- [PROBLEM]: In the listing that follows, the range to quote begins at the line that has "Keep writing the" and ends after the line that has "return np.where((z <"; quote it verbatim and add nothing.

- [EXTRACTED MATERIAL]:
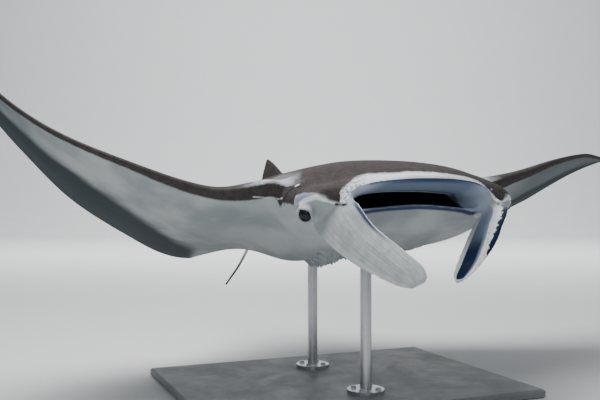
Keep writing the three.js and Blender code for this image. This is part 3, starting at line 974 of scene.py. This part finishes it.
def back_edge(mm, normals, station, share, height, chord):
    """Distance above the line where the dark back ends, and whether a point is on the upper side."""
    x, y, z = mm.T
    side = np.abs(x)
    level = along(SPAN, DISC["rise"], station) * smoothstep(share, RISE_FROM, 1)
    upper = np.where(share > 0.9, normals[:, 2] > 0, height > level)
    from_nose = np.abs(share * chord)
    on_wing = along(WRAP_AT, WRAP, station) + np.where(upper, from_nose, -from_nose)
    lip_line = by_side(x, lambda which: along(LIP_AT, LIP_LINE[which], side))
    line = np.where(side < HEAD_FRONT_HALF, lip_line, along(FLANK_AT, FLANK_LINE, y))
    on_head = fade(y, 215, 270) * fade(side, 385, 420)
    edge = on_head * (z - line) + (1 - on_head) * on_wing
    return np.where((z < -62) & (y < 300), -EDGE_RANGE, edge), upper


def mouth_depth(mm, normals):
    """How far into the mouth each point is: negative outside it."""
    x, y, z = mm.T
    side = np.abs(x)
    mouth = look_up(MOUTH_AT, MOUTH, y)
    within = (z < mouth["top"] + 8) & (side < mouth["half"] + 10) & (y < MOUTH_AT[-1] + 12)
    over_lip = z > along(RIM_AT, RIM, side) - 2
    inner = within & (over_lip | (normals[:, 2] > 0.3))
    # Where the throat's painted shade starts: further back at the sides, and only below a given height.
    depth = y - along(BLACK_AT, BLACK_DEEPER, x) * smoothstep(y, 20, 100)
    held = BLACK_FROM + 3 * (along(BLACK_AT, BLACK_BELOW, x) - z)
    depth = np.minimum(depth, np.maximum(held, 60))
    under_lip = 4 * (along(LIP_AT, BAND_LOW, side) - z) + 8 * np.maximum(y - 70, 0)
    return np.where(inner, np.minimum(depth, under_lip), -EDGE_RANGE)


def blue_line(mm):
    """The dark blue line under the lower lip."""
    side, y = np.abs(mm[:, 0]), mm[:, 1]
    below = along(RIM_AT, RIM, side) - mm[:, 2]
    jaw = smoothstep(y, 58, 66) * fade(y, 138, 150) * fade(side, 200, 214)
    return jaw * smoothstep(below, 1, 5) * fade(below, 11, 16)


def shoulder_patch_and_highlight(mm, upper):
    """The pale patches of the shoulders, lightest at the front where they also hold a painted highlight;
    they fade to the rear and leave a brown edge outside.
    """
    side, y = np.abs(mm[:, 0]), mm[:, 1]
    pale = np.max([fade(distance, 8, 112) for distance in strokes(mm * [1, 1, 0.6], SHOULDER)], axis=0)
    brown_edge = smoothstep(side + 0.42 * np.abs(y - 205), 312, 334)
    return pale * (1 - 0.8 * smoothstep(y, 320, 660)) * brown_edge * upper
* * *
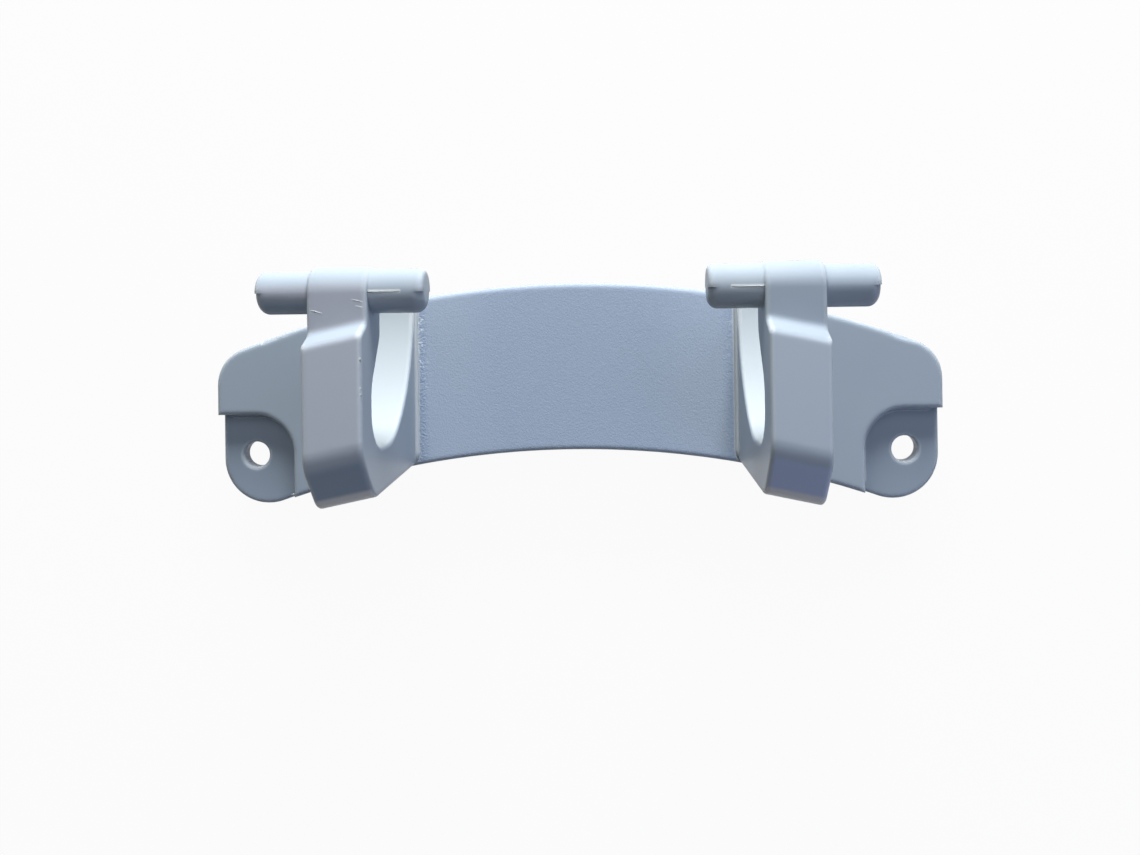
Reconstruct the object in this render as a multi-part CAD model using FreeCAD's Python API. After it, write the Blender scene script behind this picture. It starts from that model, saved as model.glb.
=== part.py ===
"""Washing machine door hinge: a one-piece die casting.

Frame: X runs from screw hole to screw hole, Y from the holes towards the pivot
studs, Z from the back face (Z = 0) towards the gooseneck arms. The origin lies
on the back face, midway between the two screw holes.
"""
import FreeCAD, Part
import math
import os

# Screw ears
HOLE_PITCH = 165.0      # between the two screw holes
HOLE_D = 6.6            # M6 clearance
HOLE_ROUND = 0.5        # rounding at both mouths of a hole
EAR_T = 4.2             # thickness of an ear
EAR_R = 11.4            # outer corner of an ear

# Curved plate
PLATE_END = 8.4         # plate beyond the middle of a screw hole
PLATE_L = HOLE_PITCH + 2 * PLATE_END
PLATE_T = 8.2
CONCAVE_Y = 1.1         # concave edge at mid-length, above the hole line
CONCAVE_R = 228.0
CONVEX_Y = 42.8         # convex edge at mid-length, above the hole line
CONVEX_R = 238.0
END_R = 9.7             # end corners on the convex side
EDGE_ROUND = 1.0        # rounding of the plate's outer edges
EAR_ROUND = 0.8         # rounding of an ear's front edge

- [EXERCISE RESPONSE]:
Keep writing the three.js and Blender code for this image. This is part 3, starting at line 974 of scene.py. This part finishes it.
def back_edge(mm, normals, station, share, height, chord):
    """Distance above the line where the dark back ends, and whether a point is on the upper side."""
    x, y, z = mm.T
    side = np.abs(x)
    level = along(SPAN, DISC["rise"], station) * smoothstep(share, RISE_FROM, 1)
    upper = np.where(share > 0.9, normals[:, 2] > 0, height > level)
    from_nose = np.abs(share * chord)
    on_wing = along(WRAP_AT, WRAP, station) + np.where(upper, from_nose, -from_nose)
    lip_line = by_side(x, lambda which: along(LIP_AT, LIP_LINE[which], side))
    line = np.where(side < HEAD_FRONT_HALF, lip_line, along(FLANK_AT, FLANK_LINE, y))
    on_head = fade(y, 215, 270) * fade(side, 385, 420)
    edge = on_head * (z - line) + (1 - on_head) * on_wing
    return np.where((z < -62) & (y < 300), -EDGE_RANGE, edge), upper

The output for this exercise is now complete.